At the onset of the war, before leaving France for America, the Wertheimers had cleverly entrusted their business to a cousin, who in turn cleverly appointed a non-Jewish industrialist, Félix Amiot, to be the front for the family. He had continued marketing the Chanel perfumes during the occupation. At the same time, the Wertheimers had set up production of Chanel № 5 in America, where they made yet more perfumes, using natural essences from the south of France, that didn’t follow the original formulas.
These activities, for which Gabrielle was given ridiculously small royalties, continued after the war. Chambrun and the president of the French Bar Association, called in to assist him, advised Gabrielle that “an amicable settlement will bring you much more than litigation.” But relishing the thought of a fight, Gabrielle would not agree. The Wertheimers argued that they had made a major financial contribution to Parfums Chanel, had built it into a worldwide business and that Gabrielle’s contribution was no longer relevant. She was no longer a public figure, and was too old to offer the talent, youth and celebrity she had possessed when she had launched Nº 5. Gabrielle was incensed: “So I’m too old! They think I’m too old, those — bastards!”

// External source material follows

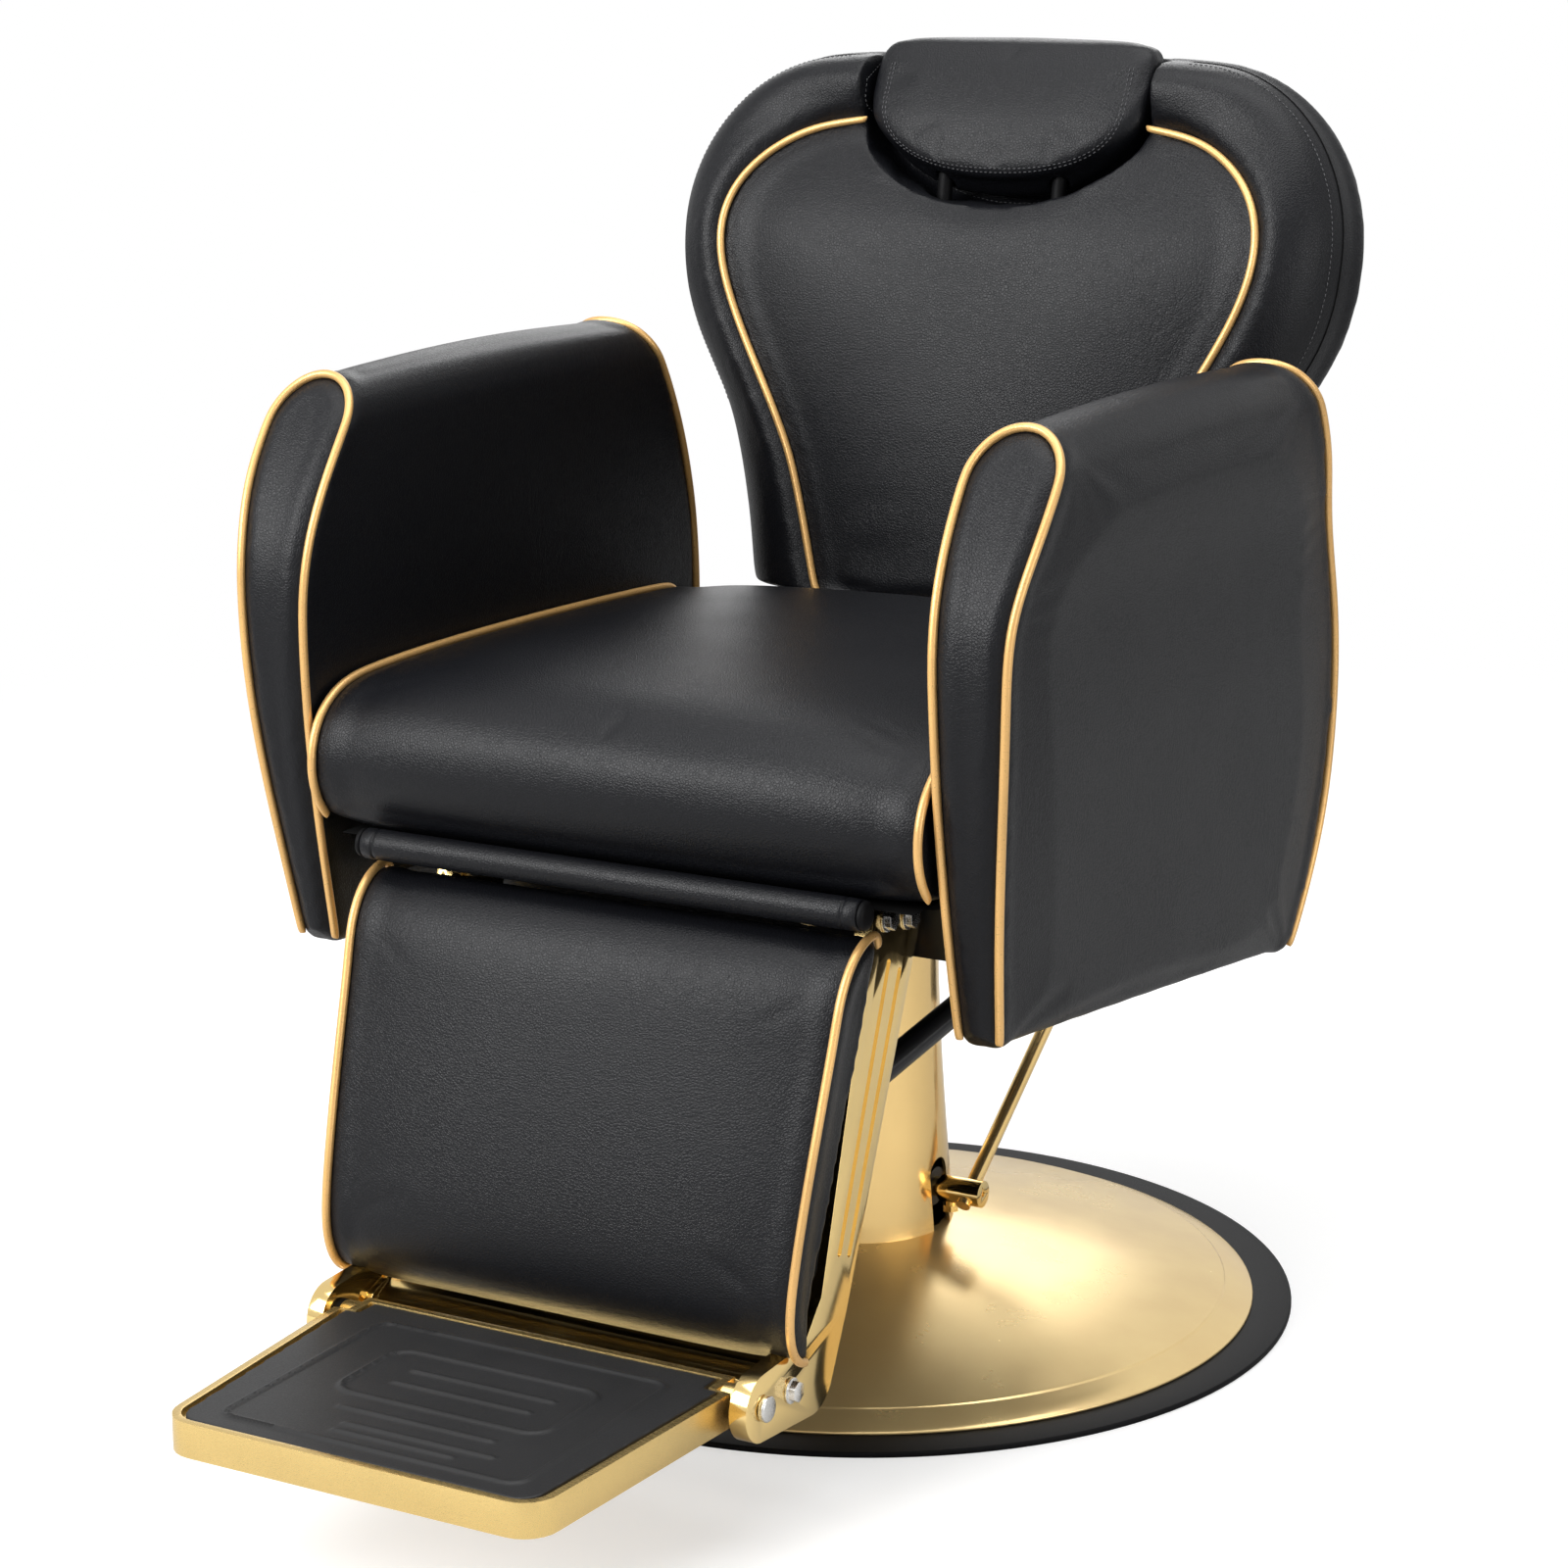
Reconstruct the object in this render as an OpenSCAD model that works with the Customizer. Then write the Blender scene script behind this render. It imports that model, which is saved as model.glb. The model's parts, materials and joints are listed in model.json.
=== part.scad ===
// Hydraulic barber chair: round floor base, pump column, upholstered seat between two
// padded side arms, reclining backrest with a sliding headrest, and a footrest that
// swings out together with the backrest through two link tubes.
// The chair faces -Y, +Z is up, and the swivel axis is the Z axis.

/* [Base] */
// Outer radius of the rubber floor pad
ring_r = 340; // [300:1:380]
// Thickness of the rubber floor pad
ring_t = 4.5; // [3:0.5:10]
// Outer radius of the dished base cover
dish_r = 310; // [270:1:330]
// Height of the dish where it meets the column
dish_h = 61; // [45:1:80]
// Sheet thickness of the dish
dish_t = 3; // [2:0.5:5]

/* [Column] */
// Radius of the column cover at its foot
cover_foot_r = 75; // [65:1:90]
// Radius of the column cover at its top
cover_top_r = 61; // [52:1:70]
// Height of the top of the column cover
cover_top_z = 289; // [240:1:340]
// Wall of the column cover
cover_t = 2.5; // [1.5:0.5:4]
// Radius of the lifting ram
ram_r = 24; // [20:0.5:30]
// Lift travel of the ram
lift_travel = 150; // [100:5:180]

/* [Pump lever] */
// Height of the lever axle
lever_z = 93; // [85:1:110]
// Radius of the lever axle
lever_shaft_r = 8; // [6:0.5:9]
// Distance of the lever rod from the swivel axis
lever_x = 97; // [92:1:104]
// Radius of the lever rod
lever_rod_r = 5.75; // [4:0.25:7]
// Length of the lever rod from its axle
lever_len = 236; // [180:1:250]
// Rise of the lever rod at rest, in degrees
lever_rise = 36; // [25:1:40]

/* [Seat] */
// Half the width of the seat cushion
seat_half_w = 242; // [220:1:260]
// Height of the underside of the seat cushion
seat_under_z = 420; // [400:1:440]
// Height of the seat cushion along its side seams
seat_top_z = 529; // [500:1:550]
// Depth of the cushion front, ahead of the swivel axis
seat_front_y = 377; // [350:1:400]
// Depth of the cushion rear, behind the swivel axis
seat_rear_y = 136; // [120:1:145]
// Rise of the cushion crown at its middle
seat_crown = 13; // [0:1:25]

/* [Arms] */
// Gap between the seat cushion and the arm's inner face
arm_gap = 7; // [5:0.5:14]
// Thickness of the arm at its foot
arm_foot_t = 33; // [26:1:44]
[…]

In the two months before the case came to trial, Gabrielle was very busy. Eventually, she handed Chambrun several tiny phials and asked him to give these to his wife. Could she make up phials like this from her own home? Chambrun said she could, with the proviso that they must be presents. Josée de Chambrun declared the perfume exquisite, as did a Russian “nose” called in to confirm her opinion. Gabrielle then instructed the perfumer in Switzerland to make up a hundred bottles of her various perfumes. The bottles were not the same design as the originals and were prefixed with the word “Mademoiselle,” making them “different” perfumes, too. Gabrielle then sent them as “gifts’ to all the smartest department stores in New York. The Wertheimers asked her lawyer, “But what does she really want?” Not long afterward, they made a settlement out of court.